Réponse du Ministère

« Du retard a été pris, mais l’objectif de révision des dispositifs d’individualisation sera tenu ». « La lettre de mission du CGAER sera transmise à chacune des organisations qui ne tarderont pas à être auditionnées, sachant que la remise du rapport est prévue pour mars ». « Pour l’instant, la DGER n’a pas été associée aux chantiers ouverts par l’Éducation Nationale sur la voie professionnelle. Contact sera
pris par le Cabinet en ce sens ». « Concernant les conventions de stage, l’Administration a tenu à redire que maintenir la signature de l’enseignant référent sur l’ensemble de la convention était une obligation réglementaire, mais elle propose d’assortir cette signature d’une référence au Code de l’Éducation qui circonscrit la responsabilité de l’enseignant au suivi pédagogique du stagiaire. Elle a par ailleurs
donnée une suite favorable à notre demande d’expertise de cette nouvelle proposition par le Service des Affaires Juridiques du ministère ».

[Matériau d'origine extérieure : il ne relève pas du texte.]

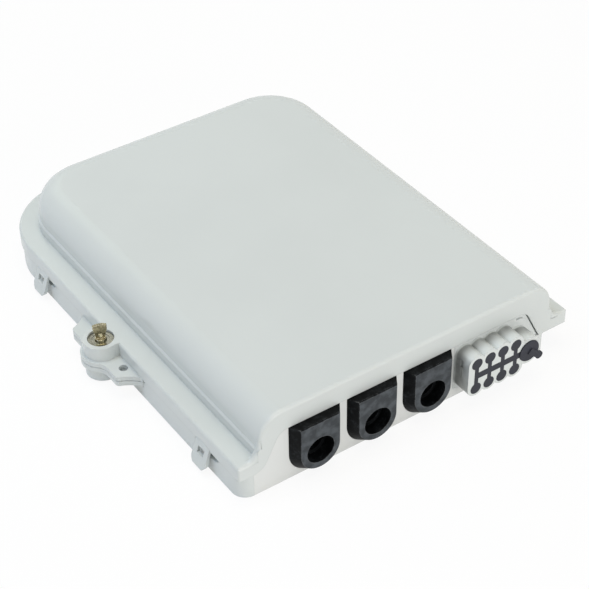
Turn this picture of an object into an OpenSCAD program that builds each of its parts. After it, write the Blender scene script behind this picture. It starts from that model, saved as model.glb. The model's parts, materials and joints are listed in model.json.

Commentaire général de l’Intersyndicale

Les quelques engagements pris sont très en deçà de ce que l’Enseignement Agricole Public, ses agents comme ses usagers sont en droit d’attendre, que ce soit au niveau des services sous-dotés ou d’un investissement dans la formation continue qui peine à se concrétiser (et le peu de conviction mis jusque là dans l’accompagnement du plan national de défense des valeurs de la République en est hélas une bonne illustration). Par ailleurs, la volonté politique de remédier aux difficultés des jeunes continue de faire clairement défaut… et en dépit de l’engagement de revoir à court terme les dispositifs d’individualisation actuels et de la remise à moyen terme du rapport commandé par le Ministre sous la pression de nos organisations, aucun signe n’est envoyé pouvant laisser à penser que les lignes vont bouger, alors même que les taux d’échec au bac pro 3 ans demeurent importants et les interruptions en cours de formation inquiétantes.
Les Personnels ne renonceront pas à ce que leur expertise soit entendue et que la priorité soit redonner aux élèves de la voie professionnelle.